I have been in this mode for the past weeks... months. Basically, just doing omy best to make sure what needs to be done to keep work going is happening. Seriously, it's one thing to have that every now and then... but a consistent week after week is just not healthy. It's not just me feel this way, my whole team is feeling the same. Work has been so busy and overwhelming. We have a ridiculous work volume and not enough people. I believe I (and my team) have quoted "barely just keeping my head above water" a few thousand times. No bueno.
Last week, a colleague and I had a heart to heart with my Senior Manager regarding the work load. She completely understood what we were saying and ensured us that her and our manager have already been in discussion about the work load and the need for another person on our team. She recognized the efforts that we have been doing and that we would have some relief soon. Overall, the conversation went really well and made us feel better that leadership is seeing what's happening and are doing something about it.

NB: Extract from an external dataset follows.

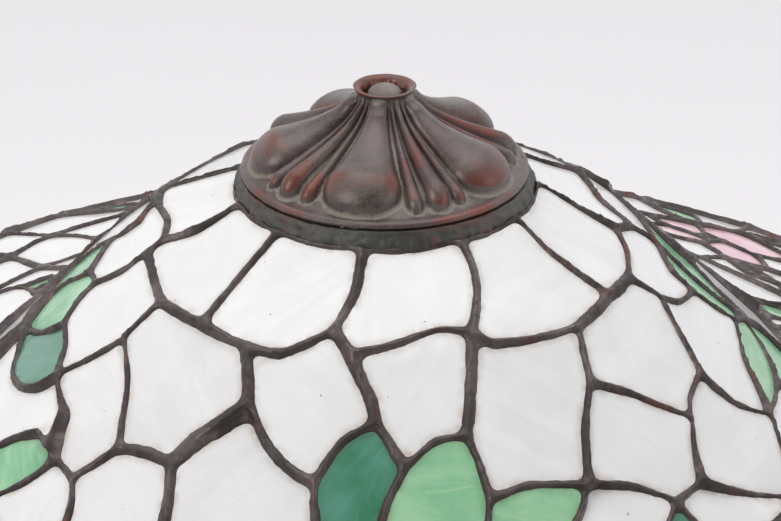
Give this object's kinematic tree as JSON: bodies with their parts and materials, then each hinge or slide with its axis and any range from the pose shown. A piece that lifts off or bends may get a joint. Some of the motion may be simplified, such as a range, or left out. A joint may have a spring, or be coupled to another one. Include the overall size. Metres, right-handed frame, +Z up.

I think there can be this hesitation on one's part (especially mine) to speak up when you are feeling overwhelmed, because you don't want to come across as weak or a cry baby. I can work myself to death before going to my manager and telling her that I can't do it. Not a good thing. And it's probably in part to past job roles that I've had and my pride that makes this hard for me. Thankfully, I have leaders that do listen and want to have an open relationship with us. Which to me, is what a true leader should do. In the end, your team does the work and keeps things going. If they are not happy and are struggling, the work and quality is going to be affected.
So, I am going to keep pushing through the work load as I can now see the light at the end of the tunnel.